SET PROBLEM —
Retype everything from the line that contains "with raw edges" down to the line that contains "obj.matrix_parent_inverse = Matrix.Identity(4)", inclusive, without altering or adding anything.

PROVIDED MATERIAL —
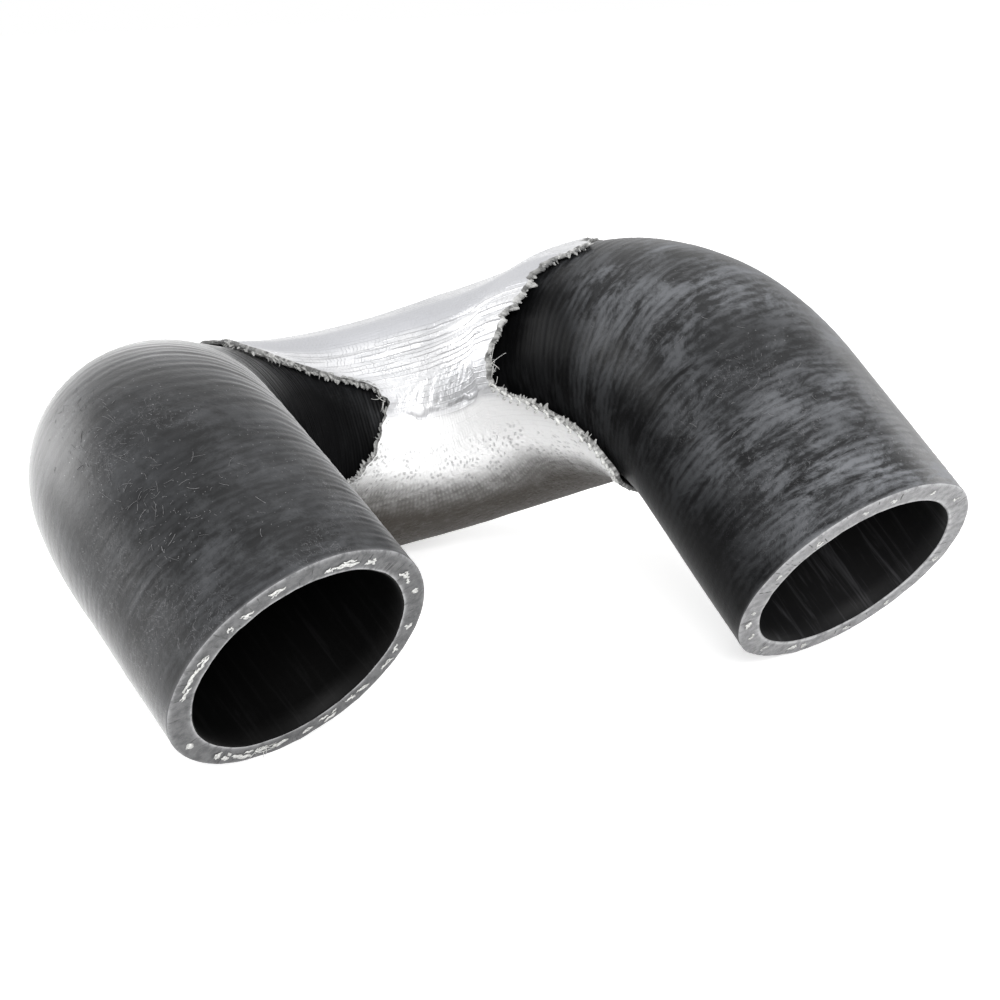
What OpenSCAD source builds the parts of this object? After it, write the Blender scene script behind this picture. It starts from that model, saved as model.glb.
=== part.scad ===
// Moulded radiator hose with a heat reflecting sleeve round its middle run.
// The hose is one piece of rubber tube that turns four times in space. It lies
// on the lower edges of its two cut ends and on the underside of its middle.
// X runs from the left end to the right end, Y away from the two open ends,
// Z up, and the table is at Z = 0.

/* [Hose] */
// Outside diameter of the hose
hose_od = 55; // [50:0.5:56]
// Thickness of the rubber wall
hose_wall = 5; // [4:0.25:6]
// Bend radius beside the left leg, on the centre line
left_leg_bend = 35.8; // [33:0.1:40]
// Bend radius behind the left knee, on the centre line
left_knee_bend = 43.6; // [40:0.1:47]
// Bend radius of the middle run, on the centre line
middle_bend = 52.1; // [48:0.1:53]
// Bend radius of the right knee, on the centre line
right_knee_bend = 57.6; // [53:0.1:59]

/* [Sleeve] */
// Thickness of the foil faced glass cloth
cloth = 1; // [0.6:0.1:1.4]
// Room between the hose and the sleeve where it lies close
cloth_gap = 0.6; // [0.5:0.05:0.9]
// How far the sleeve is stretched clear of the dip in the top of the hose
tent_height = 0.9; // [0:0.1:4]
// How far the lower panel bulges out below the crease
lower_bulge = 2.2; // [0:0.2:3]
// How far the left mouth stands off the hose
left_flare = 2.6; // [0:0.2:3]
// How far the right mouth stands off the hose
right_flare = 3.2; // [0:0.2:4]

/* [Mesh] */
// Facets round the sleeve
around = 54; // [48:2:56]
// Facets along the sleeve
along = 24; // [20:1:26]

/* [Hidden] */
hose_r = hose_od / 2;
bore_r = hose_r - hose_wall;

// Corner points of the centre line, from the left end to the right end
corners = [
    [-35.2, -68.6, 23.9],
    [-63.9, -34.2, 49.3],
    [-72, 5.9, 40.9],
    [-36.4, 113.9, 4.5],
    [43.3, 19.1, 64.9],
    [74.6, -33.8, 22.7]
];
bend_r = [0, left_leg_bend, left_knee_bend, middle_bend, right_knee_bend, 0];
last = len(corners) - 1;

// The sleeve's raw edges: angle round the hose from its top towards the
// open ends, and distance along the centre line from the left end
left_edge = [
    [0, 110], [10, 104], [18, 101], [29, 108], [46, 150], [60, 161], [68, 152],
    [84, 140], [111, 108], [150, 94], [200, 88], [270, 92], [330, 104]
];
right_edge = [
    [0, 238], [10, 240], [19, 242], [30, 238], [49, 237], [64, 234], [78, 230],
    [88, 229], [95, 234], [104, 247], [114, 271], [129, 285], [180, 287], [230, 282],
    [270, 272], [300, 262], [320, 250], [340, 241]
];
// The crease between the top panel and the lower one: where it starts and
// ends along the hose, and its angle there
crease_from = [161, 62];
crease_to = [229, 91];
crease_width = 6;

function unit(v) = v / norm(v);
function turned(a, b) = acos(unit(a) * unit(b));
function total(list, n) = n == 0 ? 0 : list[n - 1] + total(list, n - 1);

// Directions of the straight stretches, and the turn at each corner
dirs = [for (i = [0 : last - 1]) unit(corners[i + 1] - corners[i])];
turns = [for (i = [0 : last]) i == 0 || i == last ? 0 : turned(dirs[i - 1], dirs[i])];
trims = [for (i = [0 : last]) bend_r[i] * tan(turns[i] / 2)];
// Directions from each bend's start to its centre
inward = [
    for (i = [0 : last])
        i == 0 || i == last ? [0, 0, 0]
        : unit(dirs[i] - (dirs[i] * dirs[i - 1]) * dirs[i - 1])
];
straights = [
    for (i = [0 : last - 1]) norm(corners[i + 1] - corners[i]) - trims[i] - trims[i + 1]
];
arcs = [for (i = [1 : last]) bend_r[i] * turns[i] * PI / 180];
// Distance along the centre line at which each straight stretch starts
starts = [for (i = [0 : last - 1]) total(straights, i) + total(arcs, i)];

hose_length = total(straights, last) + total(arcs, last);

// The swept bends start and end a little way into the legs. Their facets stand
// just clear of the legs' true round surfaces, inside and outside.
sweep_lead = 3;
leg_lap = 2;
sweep_step = 8;
hose_facets = 36;
sweep_clear = 0.05;
sweep_r = (hose_r + sweep_clear) / cos(180 / hose_facets);
sweep_bore_r = bore_r - sweep_clear;
sweep_from = straights[0] - sweep_lead;
sweep_to = starts[last - 1] + sweep_lead;
bend_stations = concat(
    [sweep_from],
    [
        for (i = [1 : last - 1])
            let (
                steps = ceil(turns[i] / sweep_step),
                from = starts[i - 1] + straights[i - 1]
            )
            for (k = [0 : steps]) from + arcs[i - 1] * k / steps
    ],
    [sweep_to]
);

function stretch_at(s) = max([for (i = [0 : last - 1]) if (i == 0 || s >= starts[i]) i]);
function bend_start(i) = corners[i] - trims[i] * dirs[i - 1];
// Angle turned so far in the bend after stretch i, negative while still on the stretch
function bend_angle(i, s) =
    i == last - 1 ? -1 : (s - starts[i] - straights[i]) / bend_r[i + 1] * 180 / PI;
function centre(s) =
    let (i = stretch_at(s), a = bend_angle(i, s))
    a <= 0 ? corners[i] + (trims[i] + s - starts[i]) * dirs[i]
    : bend_start(i + 1) + bend_r[i + 1] * (sin(a) * dirs[i] + (1 - cos(a)) * inward[i + 1]);
function heading(s) =
    let (i = stretch_at(s), a = bend_angle(i, s))
    a <= 0 ? dirs[i] : cos(a) * dirs[i] + sin(a) * inward[i + 1];
// Unit vector square to the hose at s, turned q degrees from its top
function outward(s, q) =
    let (t = heading(s), top = unit([0, 0, 1] - t[2] * t))
    cos(q) * top + sin(q) * cross(t, top);

// Smooth closed curve through [angle, value] points
function knot(pts, k) = [
    pts[(k + len(pts)) % len(pts)][0] + 360 * floor(k / len(pts)),
    pts[(k + len(pts)) % len(pts)][1]
];
function slope(a, b) = (b[1] - a[1]) / (b[0] - a[0]);
function blend(a, b, ma, mb, t) =
    (2 * t ^ 3 - 3 * t ^ 2 + 1) * a[1] + (3 * t ^ 2 - 2 * t ^ 3) * b[1]
    + ((t ^ 3 - 2 * t ^ 2 + t) * ma + (t ^ 3 - t ^ 2) * mb) * (b[0] - a[0]);
function edge_at(pts, q) =
    let (
        k = max([for (i = [0 : len(pts) - 1]) if (pts[i][0] <= q) i]),
        a = knot(pts, k),
        b = knot(pts, k + 1)
    )
    blend(
        a, b,
        slope(knot(pts, k - 1), b), slope(a, knot(pts, k + 2)),
        (q - a[0]) / (b[0] - a[0])
    );

function fall(x, width) = exp(-((x / width) ^ 2));
function apart(q, from) = (q - from + 540) % 360 - 180;
function crease_at(s) =
    let (t = (s - crease_from[0]) / (crease_to[0] - crease_from[0]))
    crease_from[1] + (crease_to[1] - crease_from[1]) * max(-0.2, min(1.2, t));

// Triangles of a closed tube wall: rows of points along it, the outer skin's
// points first and the inner skin's after them
function tube_faces(rows, facets, inner) =
    let (
        ahead = [
            for (i = [0 : rows - 1], j = [0 : facets - 1])
                [i * facets + j, i * facets + (j + 1) % facets]
        ],
        rim = [for (j = [0 : facets - 1]) [j, (j + 1) % facets]],
        end = rows * facets
    )
    [
        for (e = ahead) each [
            [e[0], e[0] + facets, e[1] + facets],
            [e[0], e[1] + facets, e[1]],
            [inner + e[0], inner + e[1] + facets, inner + e[0] + facets],
            [inner + e[0], inner + e[1], inner + e[1] + facets]
        ],
        for (e = rim) each [
            [e[0], e[1], inner + e[1]],
            [e[0], inner + e[1], inner + e[0]],
            [end + e[0], inner + end + e[1], end + e[1]],
            [end + e[0], inner + end + e[0], inner + end + e[1]]
        ]
    ];

// Inside radius of the sleeve: it is tented over the dip in the hose's top,
// bulges below the crease, is pinched along it, and stands open at its mouths
function inside_r(s, q, u0, u1) =
    let (
        off_crease = 1 - fall(apart(q, crease_at(s)), crease_width),
        tent = tent_height * fall(s - 186, 22) * fall(apart(q, 0), 38),
        bulge = lower_bulge * fall(s - 190, 45) * fall(apart(q, crease_at(s) + 26), 20),
        left_open = left_flare * exp((u0 - s) / 9) * fall(apart(q, 62), 45),
        right_open = right_flare * exp((s - u1) / 10) * fall(apart(q, 85), 45)
    )
    hose_r + cloth_gap + (tent + bulge) * off_crease + max(left_open, right_open);

// Straight end of the hose, a true round tube that a hose neck fits
module leg_tube(cut_end, ahead, long) {
    side = unit(cross([0, 0, 1], ahead));
    up = cross(ahead, side);
    multmatrix([
        [side[0], up[0], ahead[0], cut_end[0]],
        [side[1], up[1], ahead[1], cut_end[1]],
        [side[2], up[2], ahead[2], cut_end[2]]
    ])
    rotate([0, 0, 180 / hose_facets])
    linear_extrude(height = long)
    difference() {
        circle(r = hose_r, $fn = 96);
        circle(r = bore_r, $fn = 96);
    }
}

// The four bends, swept as one closed tube that takes in the inner end of each leg
module bends() {
    count = len(bend_stations) * hose_facets;
    function ring(r) = [
        for (s = bend_stations, j = [0 : hose_facets - 1])
            centre(s) + r * outward(s, 360 * j / hose_facets)
    ];
    polyhedron(
        points = concat(ring(sweep_r), ring(sweep_bore_r)),
        faces = tube_faces(len(bend_stations) - 1, hose_facets, count)
    );
}

// One moulded rubber tube, cut square at both ends
module hose() {
    color([0.16, 0.17, 0.18])
    union() {
        leg_tube(corners[0], dirs[0], sweep_from + leg_lap);
        bends();
        leg_tube(corners[last], -dirs[last - 1], hose_length - sweep_to + leg_lap);
    }
}

// One wrap of foil faced glass cloth, a closed sheet with raw edges
module heat_sleeve() {
    angles = [for (j = [0 : around - 1]) 360 * j / around];
    from = [for (q = angles) edge_at(left_edge, q)];
    to = [for (q = angles) edge_at(right_edge, q)];
    function skin(extra) = [
        for (i = [0 : along], j = [0 : around - 1])
            let (s = from[j] + (to[j] - from[j]) * i / along, q = angles[j])
            centre(s) + (inside_r(s, q, from[j], to[j]) + extra) * outward(s, q)
    ];
    color([0.80, 0.80, 0.79])
    polyhedron(
        points = concat(skin(cloth), skin(0)),
        faces = tube_faces(along, around, (along + 1) * around)
    );
}

hose();
heat_sleeve();
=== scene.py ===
"""Radiator hose with a foil faced heat sleeve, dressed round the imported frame.

Lengths are in millimetres and angles in degrees, until a mesh is made. A place on the hose is
a distance s along its centre line from the left end, an angle q round it from its top towards
the open ends, and a radius r.
"""

import math
import random

import bpy
import numpy as np
from mathutils import Matrix, Vector

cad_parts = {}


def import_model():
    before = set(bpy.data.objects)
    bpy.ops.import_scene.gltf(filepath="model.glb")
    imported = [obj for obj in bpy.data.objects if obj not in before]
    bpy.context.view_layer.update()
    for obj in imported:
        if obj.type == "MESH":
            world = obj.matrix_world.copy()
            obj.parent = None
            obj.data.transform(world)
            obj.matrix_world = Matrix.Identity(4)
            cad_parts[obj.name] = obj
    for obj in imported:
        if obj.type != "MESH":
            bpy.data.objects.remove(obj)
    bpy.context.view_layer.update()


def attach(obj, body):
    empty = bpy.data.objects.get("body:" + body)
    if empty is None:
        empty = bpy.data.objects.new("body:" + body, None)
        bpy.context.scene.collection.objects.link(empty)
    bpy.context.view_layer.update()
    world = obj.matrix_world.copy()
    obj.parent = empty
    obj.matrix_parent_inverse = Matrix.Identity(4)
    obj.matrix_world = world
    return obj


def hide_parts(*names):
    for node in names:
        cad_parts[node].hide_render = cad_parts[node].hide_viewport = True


MM = 0.001

# Hose, as the part is built
CORNERS = [
    (-35.2, -68.6, 23.9),
    (-63.9, -34.2, 49.3),
    (-72.0, 5.9, 40.9),
    (-36.4, 113.9, 4.5),
    (43.3, 19.1, 64.9),
    (74.6, -33.8, 22.7),
]
BEND_R = [35.8, 43.6, 52.1, 57.6]
HOSE_R = 27.5
BORE_R = 22.5
WALL = HOSE_R - BORE_R
MID_WALL_R = (HOSE_R + BORE_R) / 2
RIDGE_PITCH = 1.75
CUT_LIP = 0.35

# Sleeve, as the part is built
CLOTH = 1.0
CLOTH_GAP = 0.6
CLOTH_R = HOSE_R + CLOTH
CREASE_FROM = (161, 62)
CREASE_TO = (229, 91)
TENT_HEIGHT = 0.9
LOWER_BULGE = 2.2
LEFT_FLARE = 2.6
RIGHT_FLARE = 3.2

# The sleeve's raw edges as (angle, distance), shorter than in the part where the photo hides them
LEFT_EDGE = [
    (0, 113), (10, 107), (18, 102), (29, 108), (46, 151), (60, 164), (68, 156),
    (84, 143), (111, 108), (150, 94), (200, 88), (270, 92), (330, 110),
]
RIGHT_EDGE = [
    (0, 236), (10, 239), (19, 242), (30, 238), (49, 237), (64, 234), (78, 230),
    (88, 229), (95, 234), (104, 248), (111, 265), (116, 272), (121, 275), (128, 274),
    (140, 270), (165, 268), (190, 272), (230, 276), (270, 270), (300, 257), (320, 242), (340, 235),
]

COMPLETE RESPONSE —
// One wrap of foil faced glass cloth, a closed sheet with raw edges
module heat_sleeve() {
    angles = [for (j = [0 : around - 1]) 360 * j / around];
    from = [for (q = angles) edge_at(left_edge, q)];
    to = [for (q = angles) edge_at(right_edge, q)];
    function skin(extra) = [
        for (i = [0 : along], j = [0 : around - 1])
            let (s = from[j] + (to[j] - from[j]) * i / along, q = angles[j])
            centre(s) + (inside_r(s, q, from[j], to[j]) + extra) * outward(s, q)
    ];
    color([0.80, 0.80, 0.79])
    polyhedron(
        points = concat(skin(cloth), skin(0)),
        faces = tube_faces(along, around, (along + 1) * around)
    );
}

hose();
heat_sleeve();
=== scene.py ===
"""Radiator hose with a foil faced heat sleeve, dressed round the imported frame.

Lengths are in millimetres and angles in degrees, until a mesh is made. A place on the hose is
a distance s along its centre line from the left end, an angle q round it from its top towards
the open ends, and a radius r.
"""

import math
import random

import bpy
import numpy as np
from mathutils import Matrix, Vector

cad_parts = {}


def import_model():
    before = set(bpy.data.objects)
    bpy.ops.import_scene.gltf(filepath="model.glb")
    imported = [obj for obj in bpy.data.objects if obj not in before]
    bpy.context.view_layer.update()
    for obj in imported:
        if obj.type == "MESH":
            world = obj.matrix_world.copy()
            obj.parent = None
            obj.data.transform(world)
            obj.matrix_world = Matrix.Identity(4)
            cad_parts[obj.name] = obj
    for obj in imported:
        if obj.type != "MESH":
            bpy.data.objects.remove(obj)
    bpy.context.view_layer.update()


def attach(obj, body):
    empty = bpy.data.objects.get("body:" + body)
    if empty is None:
        empty = bpy.data.objects.new("body:" + body, None)
        bpy.context.scene.collection.objects.link(empty)
    bpy.context.view_layer.update()
    world = obj.matrix_world.copy()
    obj.parent = empty
    obj.matrix_parent_inverse = Matrix.Identity(4)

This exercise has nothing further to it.